Restate word for word the lines of the data below, from the first through the one that has "turned nut is.".

* * *

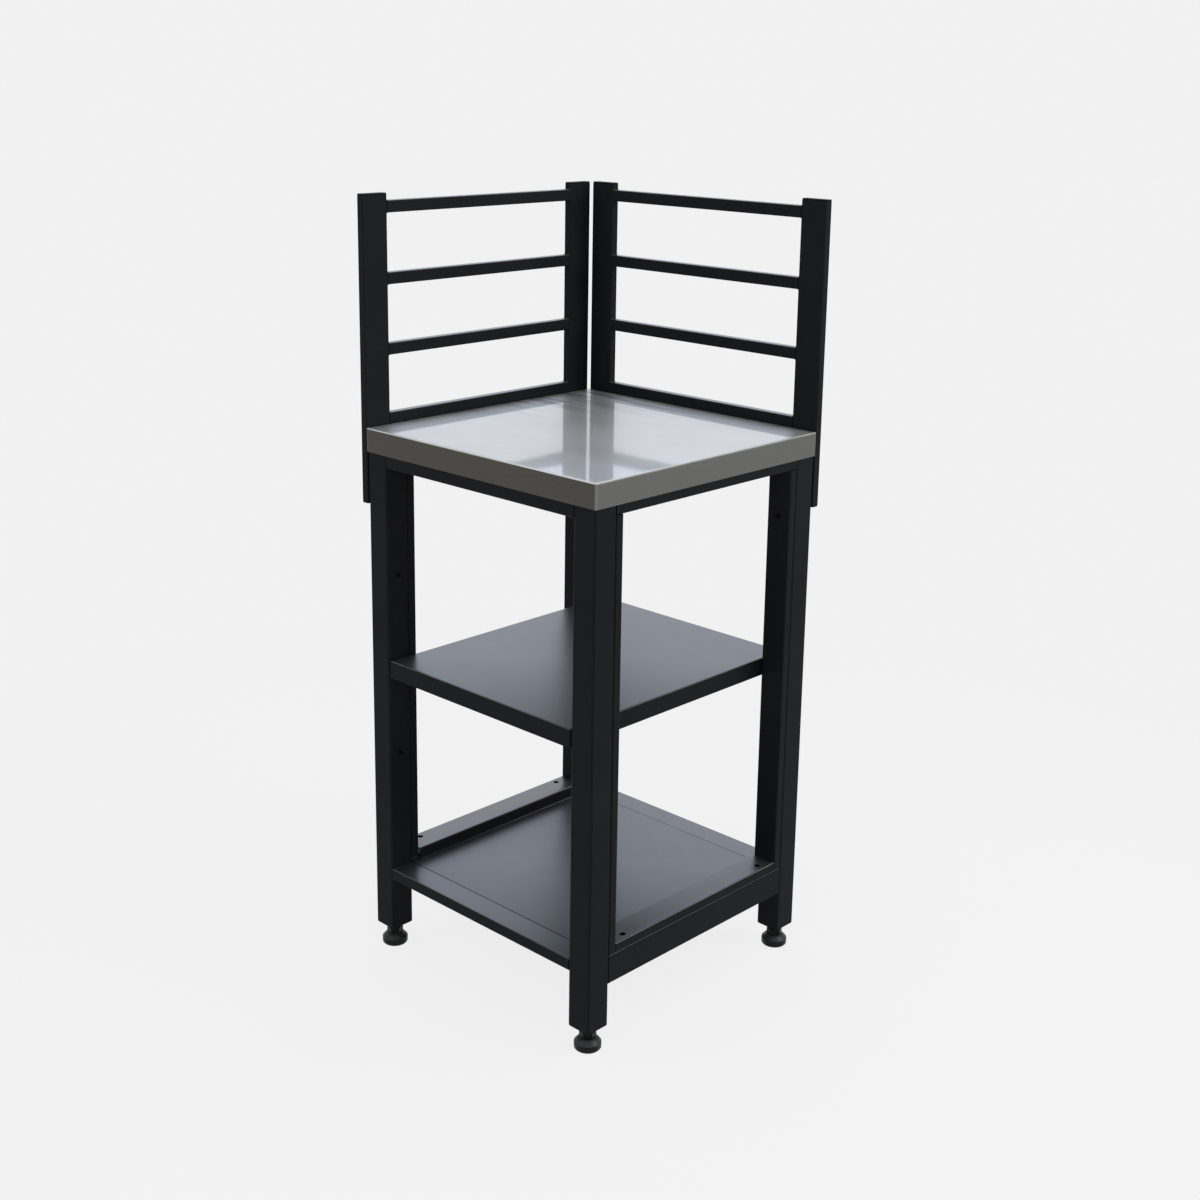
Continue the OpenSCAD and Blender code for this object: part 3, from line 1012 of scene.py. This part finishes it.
    def hexagon(self, mesh: Mesh, bottom: float) -> None:
        """Adds the hexagon, chamfered as a turned nut is.

        Args:
            mesh: the mesh of the stud, which the hexagon joins.
            bottom: the height of its underside.
        """
        block = bmesh.new()
        corner_radius = self.hexagon_flats / math.sqrt(3.0)
        bmesh.ops.create_circle(block, cap_ends=True, segments=self.hexagon_sides, radius=corner_radius)
        bmesh.ops.subdivide_edges(block, edges=block.edges[:], cuts=self.hexagon_steps, use_grid_fill=False)
        raised(block, block.faces[:], self.hexagon_height)
        for face in [face for face in block.faces if abs(face.normal.z) > MOSTLY_UP]:
            bmesh.ops.inset_region(block, faces=[face], thickness=self.hexagon_chamfer, depth=0.0)
        bmesh.ops.translate(block, verts=block.verts, vec=(0.0, 0.0, bottom))
        middle = bottom + self.hexagon_height / 2
        flat_radius = self.hexagon_flats / 2 - self.hexagon_chamfer / 2
        slope = math.tan(math.radians(self.hexagon_slope))
        for vert in block.verts:
            spare = math.hypot(vert.co.x, vert.co.y) - flat_radius
            if spare > 0.0:
                vert.co.z += slope * spare * (1.0 if vert.co.z < middle else -1.0)
        turn = Matrix.Rotation(math.radians(STUD_TURNS[self.corner]), 3, "Z")
        bmesh.ops.rotate(block, verts=block.verts, cent=ORIGIN, matrix=turn)
        join(mesh, block)


@dataclass
class Guard:
    """One guard: two flat uprights, four bars, the caps, and the weld at each end of each bar."""

    side: Side
    upright_names: tuple[str, str]
    bars: int = 4
    flare: float = 0.0010
    flare_steps: int = 5
    edge_round: float = 0.0012
    edge_steps: int = 4
    stand_proud: float = 0.0001

    def build(self, finishes: Finishes) -> None:
        """Dresses the tubes and makes the welds.

        Args:
            finishes: the shared finishes.
        """
        kind = self.side.value
        bars = [f"{kind}_bar_{count}" for count in range(1, self.bars + 1)]
        uprights = [f"{kind}_upright_{name}" for name in self.upright_names]
        dress(finishes.tube, *bars, *uprights)
        dress(finishes.trim, f"{kind}_guard_caps")
        self.welds(bars, finishes.tube)

    def welds(self, bars: list[str], material: bpy.types.Material) -> None:
        """Makes the ground weld at each end of each bar, as one piece.

        Args:
            bars: the bars' nodes.
            material: the coat over the welds.
        """
        along = Vector((0.0, 1.0, 0.0)) if self.side is Side.LEFT else Vector((1.0, 0.0, 0.0))
        mesh = bmesh.new()
        for bar in bars:
            low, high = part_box(bar)
            centre = (low + high) / 2
            half = (high - low).dot(along) / 2
            for way in (-1.0, 1.0):
                self.one_weld(mesh, high - low, centre + along * half * way, along * -way)
        finished_piece(f"{self.side.value}_guard_welds", mesh, material, FRAME_BODY)

    def one_weld(self, mesh: Mesh, size: Vector, end: Vector, inward: Vector) -> None:
        """Adds a concave flare between a bar and its upright.

        Args:
            mesh: the mesh that the weld joins.
            size: the bar's size.
            end: the middle of the bar's end, on the upright's face.
            inward: the direction from the upright along the bar.
        """
        height = size.z
        across = inward.cross(Vector(UP))
        thick = abs(size.dot(across)) + 2 * self.stand_proud
        block = bmesh.new()
        bmesh.ops.create_grid(block, x_segments=1, y_segments=1, size=UNIT_HALF)
        bmesh.ops.scale(block, verts=block.verts, vec=(thick, height + 2 * self.flare, 1.0))
        rounded(block, block.verts[:], self.edge_round, self.edge_steps)
        front = block.faces[:]
        for step in range(1, self.flare_steps + 1):
            turn = math.pi / 2 * step / self.flare_steps
            before = math.pi / 2 * (step - 1) / self.flare_steps
            rise = self.flare * (math.cos(before) - math.cos(turn))
            tall = height + 2 * self.flare * (1.0 - math.sin(turn))
            tall_before = height + 2 * self.flare * (1.0 - math.sin(before))
            grown = bmesh.ops.extrude_face_region(block, geom=front)["geom"]
            front = [item for item in grown if isinstance(item, bmesh.types.BMFace)]
            ring = [item for item in grown if isinstance(item, bmesh.types.BMVert)]
            bmesh.ops.scale(block, verts=ring, vec=(1.0, tall / tall_before, 1.0))
            bmesh.ops.translate(block, verts=ring, vec=(0.0, 0.0, rise))
        place = Matrix((across, Vector(UP), inward)).transposed().to_4x4()
        place.translation = end
        bmesh.ops.transform(block, matrix=place, verts=block.verts)
        join(mesh, block)


@dataclass
class LegPlug:
    """The moulded plug in a leg's lower end: a flange with rounded edges, and the sleeve inside the tube."""

    corner: Corner
    flange_height: float = 0.0040
    flange_radius: float = 0.0040
    edge_round: float = 0.0034
    edge_steps: int = 5
    thread_radius: float = 0.0083
    sleeve_inset: float = 0.0022

    def build(self, material: bpy.types.Material) -> None:
        """Makes the plug.

        Args:
            material: its finish.
        """
        name = f"plug_{self.corner.value}"
        low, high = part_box(name)
        half = (high.x - low.x) / 2
        mesh = bmesh.new()
        bmesh.ops.create_grid(mesh, x_segments=1, y_segments=1, size=half)
        rounded(mesh, mesh.verts[:], self.flange_radius, self.edge_steps)
        bmesh.ops.delete(mesh, geom=mesh.faces[:], context="FACES_ONLY")
        outline = mesh.edges[:]
        hole = bmesh.ops.create_circle(mesh, cap_ends=False, segments=len(outline), radius=self.thread_radius)
        rim = list({edge for vert in hole["verts"] for edge in vert.link_edges})
        bmesh.ops.bridge_loops(mesh, edges=outline + rim)
        raised(mesh, mesh.faces[:], self.flange_height)
        top = [face for face in mesh.faces if face.normal.z > MOSTLY_UP and face.calc_center_median().z > 0.0]
        bmesh.ops.inset_region(mesh, faces=top, thickness=self.sleeve_inset, depth=0.0)
        raised(mesh, top, high.z - low.z - self.flange_height)
        lowest = [edge for edge in mesh.edges if self.is_lowest(edge, half - self.flange_radius)]
        rounded(mesh, lowest, self.edge_round, self.edge_steps, "EDGES")
        bmesh.ops.translate(mesh, verts=mesh.verts, vec=((low.x + high.x) / 2, (low.y + high.y) / 2, low.z))
        plug = finished_piece(f"moulded_{name}", mesh, material, FRAME_BODY)
        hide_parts(name)

    def is_lowest(self, edge: bmesh.types.BMEdge, reach: float) -> bool:
        """Whether an edge runs round the outside of the flange's lower face.

        Args:
            edge: the edge.
            reach: how far out the outer edges start.

        Returns:
            True for those edges.
        """
        for vert in edge.verts:
            if abs(vert.co.z) >= FLOOR_DISTANCE or max(map(abs, vert.co.xy)) <= reach:
                return False
        return any(abs(face.normal.z) < MOSTLY_SIDEWAYS for face in edge.link_faces)


@dataclass
class Stand:
    """The welded stand: legs, posts and rails, with the plugs in the legs' lower ends."""

    rails: tuple[str, ...] = (
        "lower_rail_left",
        "lower_rail_right",
        "lower_cross_front",
        "lower_cross_back",
        "upper_rail_front",
        "upper_rail_back",
        "upper_rail_left",
        "upper_rail_right",
    )

    def build(self, finishes: Finishes) -> None:
        """Dresses the tubes and makes the plugs.

        Args:
            finishes: the shared finishes.
        """
        legs = [f"{part}_{corner.value}" for part in ("leg", "post") for corner in Corner]
        dress(finishes.tube, *legs, *self.rails)
        for corner in Corner:
            LegPlug(corner).build(finishes.trim)


@dataclass
class Sheets:
    """The worktop on its board, the middle shelf and the bottom tray."""

    def build(self, finishes: Finishes) -> None:
        """Dresses the sheets and the board.

        Args:
            finishes: the shared finishes.
        """
        dress(finishes.steel, "worktop_sheet")
        dress(finishes.board, "worktop_board")
        dress(finishes.sheet, "middle_shelf")
        dress(finishes.tray, "bottom_tray")


@dataclass
class Fasteners:
    """Bolts, washers and threaded inserts."""

    bright: tuple[str, ...] = ("guard_bolts", "guard_washers", "shelf_bolts", "shelf_washers")
    black: tuple[str, ...] = ("guard_inserts", "shelf_inserts", "post_inserts")

    def build(self, finishes: Finishes) -> None:
        """Dresses the fasteners.

        Args:
            finishes: the shared finishes.
        """
        dress(finishes.zinc, *self.bright)
        dress(finishes.stud, *self.black)


@dataclass
class Lamp:
    """One soft lamp of the studio."""

    name: str
    place: Place
    width: float
    power: float
    target: Place = (0.0, 0.0, 0.65)
    colour: Colour = WHITE
    mirrored: bool = False

    def build(self) -> None:
        """Hangs the lamp and turns it to its target."""
        data = bpy.data.lights.new(self.name, "AREA")
        data.shape = "SQUARE"
        data.size = self.width
        data.energy = self.power
        data.color = self.colour
        lamp = bpy.data.objects.new(self.name, data)
        lamp.location = self.place
        aim = Vector(self.target) - Vector(self.place)
        lamp.rotation_mode = "QUATERNION"
        lamp.rotation_quaternion = aim.to_track_quat("-Z", "Y")
        lamp.visible_glossy = self.mirrored
        lamp.visible_camera = False
        bpy.context.scene.collection.objects.link(lamp)


@dataclass
class Studio:
    """The pale floor, the soft lamps, the plain surroundings and the camera."""

    paper: float = 0.882
    floor_reach: float = 14.0
    floor_steps: int = 96
    floor_shadow_share: float = 0.06
    floor_shadow_reach: Range = (0.8, 2.0)
    floor_bounce: float = 0.75
    surround_light: float = 0.40
    picture_width: float = 1200.0
    sensor: float = 36.0
    nearest: float = 0.05
    farthest: float = 60.0
    focal_pixels: float = 1711.40
    centre_x: float = 593.94
    centre_y: float = 490.0
    azimuth: float = 43.8182
    elevation: float = 14.0190
    roll: float = 0.8195
    camera_place: Place = (1.9205, -1.9944, 1.5140)

    def lamps(self) -> list[Lamp]:
        """The lamps, by their work.

        Returns:
            The lamps.
        """
        return [
            Lamp(name="key_right", place=(2.4, 1.3, 2.4), width=1.8, power=60.0, mirrored=True),
            Lamp(name="fill_front", place=(-1.0, -3.0, 2.6), width=2.4, power=32.0),
            Lamp(name="fill_corner", place=(2.0, -2.6, 3.0), width=1.6, power=24.0),
            Lamp(name="top", place=(0.0, 0.3, 3.9), width=2.8, power=70.0),
            Lamp(
                name="window_back_left",
                place=(-2.9, 2.9, 3.3),
                width=2.8,
                power=9.0,
                colour=(0.05, 0.40, 1.0),
                mirrored=True,
            ),
        ]

    def build(self) -> None:
        """Makes the whole studio."""
        self.surroundings()
        self.floor()
        for lamp in self.lamps():
            lamp.build()
        self.camera()
        bpy.context.scene.view_settings.view_transform = "Standard"

    def surroundings(self) -> None:
        """Lights the object evenly from all round and shows the paper's colour behind it."""
        world = bpy.data.worlds.new("surroundings")
        bpy.context.scene.world = world
        world.use_nodes = True
        graph = Graph(world.node_tree)
        light = graph.white("ShaderNodeBackground", self.surround_light)
        paper = graph.white("ShaderNodeBackground", self.paper)
        graph.end("ShaderNodeOutputWorld", graph.choice(graph.seen(), light, paper))

    def floor(self) -> None:
        """Lays the paper floor."""
        mesh = bmesh.new()
        bmesh.ops.create_circle(mesh, cap_ends=True, segments=self.floor_steps, radius=self.floor_reach)
        data = bpy.data.meshes.new("paper_floor")
        mesh.to_mesh(data)
        mesh.free()
        data.materials.append(self.paper_material())
        floor = bpy.data.objects.new("paper_floor", data)
        bpy.context.scene.collection.objects.link(floor)

    def paper_material(self) -> bpy.types.Material:
        """The paper: plain for the lamps' light, and the background's own level where it is seen.

        Returns:
            The material.
        """
        s = Shading("paper")
        glow = s.white("ShaderNodeEmission", self.paper * (1.0 - self.floor_shadow_share))
        near = s.node("ShaderNodeAddShader")
        s.put(near.inputs[0], s.matt(self.paper * self.floor_shadow_share))
        s.put(near.inputs[1], glow)
        far = s.white("ShaderNodeEmission", self.paper)
        distance = s.node("ShaderNodeVectorMath", operation="LENGTH")
        s.put(distance.inputs[0], s.place.outputs["Object"])
        away = s.span(distance.outputs["Value"], self.floor_shadow_reach, shape="SMOOTHSTEP")
        shown = s.choice(away, near.outputs[0], far)
        s.end("ShaderNodeOutputMaterial", s.choice(s.seen(), s.matt(self.floor_bounce), shown))
        return s.material

    def camera(self) -> None:
        """Sets the camera close to the photograph's place, with a lens shift that suits other views too."""
        data = bpy.data.cameras.new("camera")
        data.sensor_width = self.sensor
        data.lens = self.focal_pixels * self.sensor / self.picture_width
        data.shift_x = (self.picture_width / 2 - self.centre_x) / self.picture_width
        data.shift_y = (self.centre_y - self.picture_width / 2) / self.picture_width
        data.clip_start = self.nearest
        data.clip_end = self.farthest
        turn = math.radians(self.azimuth)
        rise = math.radians(self.elevation)
        lean = math.radians(self.roll)
        back = Vector((math.sin(turn) * math.cos(rise), -math.cos(turn) * math.cos(rise), math.sin(rise)))
        level = (-back).cross(Vector(UP)).normalized()
        above = level.cross(-back)
        right = level * math.cos(lean) + above * math.sin(lean)
        up = above * math.cos(lean) - level * math.sin(lean)
        camera = bpy.data.objects.new("camera", data)
        pose = Matrix((right, up, back)).transposed().to_4x4()
        pose.translation = self.camera_place
        camera.matrix_world = pose
        bpy.context.scene.collection.objects.link(camera)
        bpy.context.scene.camera = camera


def main() -> None:
    finishes = Finishes()
    Stand().build(finishes)
    Sheets().build(finishes)
    Guard(Side.LEFT, ("front", "back")).build(finishes)
    Guard(Side.BACK, ("left", "right")).build(finishes)
    Fasteners().build(finishes)
    for corner in Corner:
        LevellingFoot(corner).build(finishes)
    Studio().build()


if __name__ == "__main__":
    logging.basicConfig(level=logging.INFO, format="%(message)s")
    main()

* * *

RESULT -
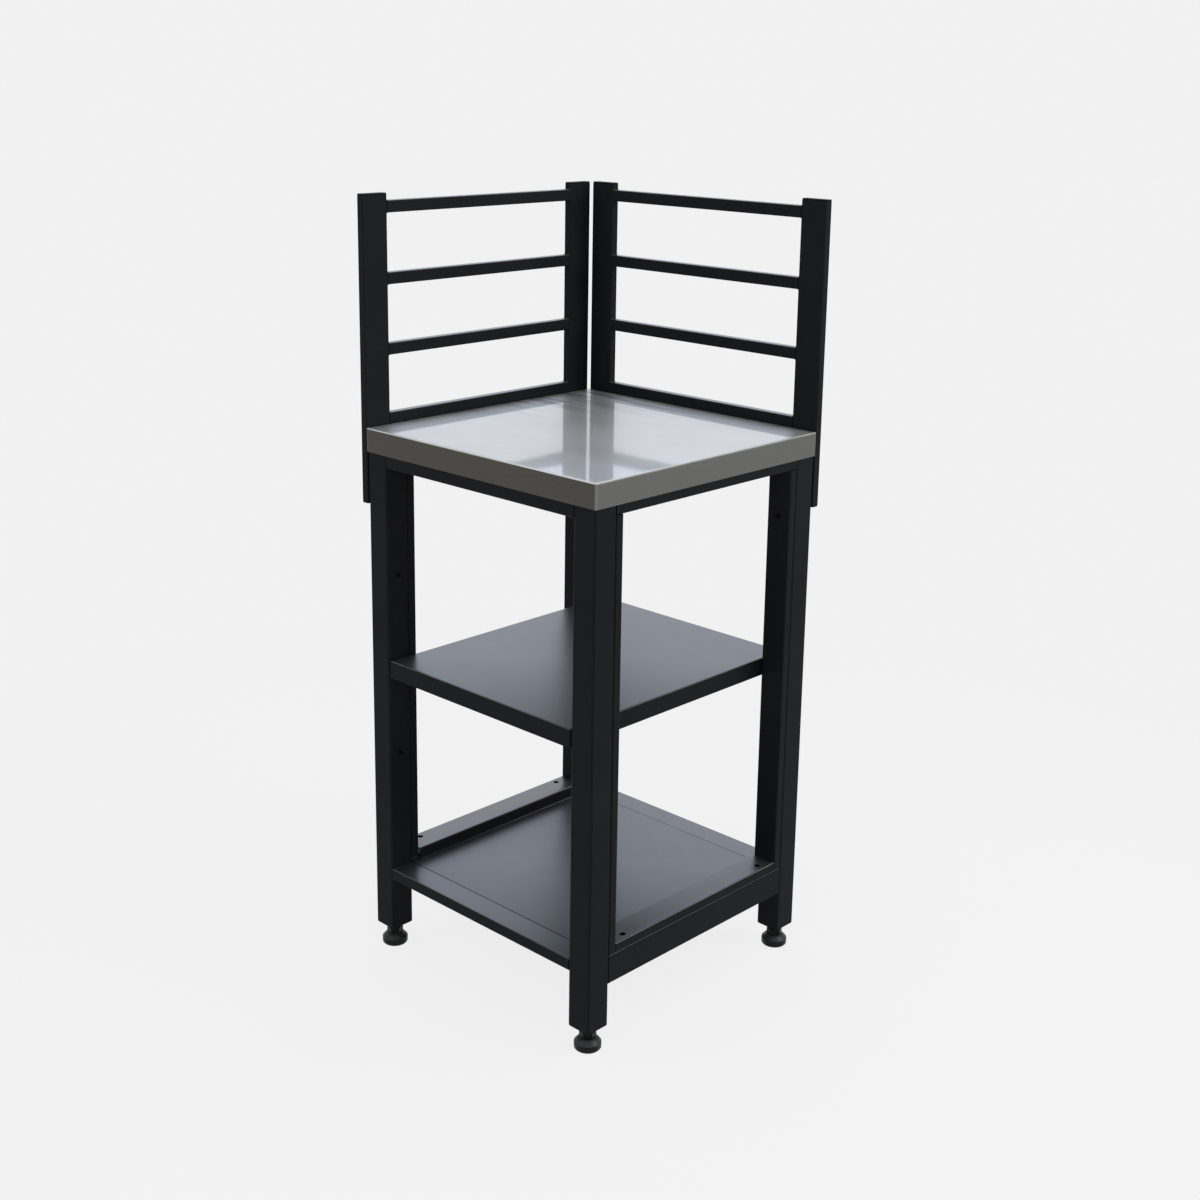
Continue the OpenSCAD and Blender code for this object: part 3, from line 1012 of scene.py. This part finishes it.
    def hexagon(self, mesh: Mesh, bottom: float) -> None:
        """Adds the hexagon, chamfered as a turned nut is.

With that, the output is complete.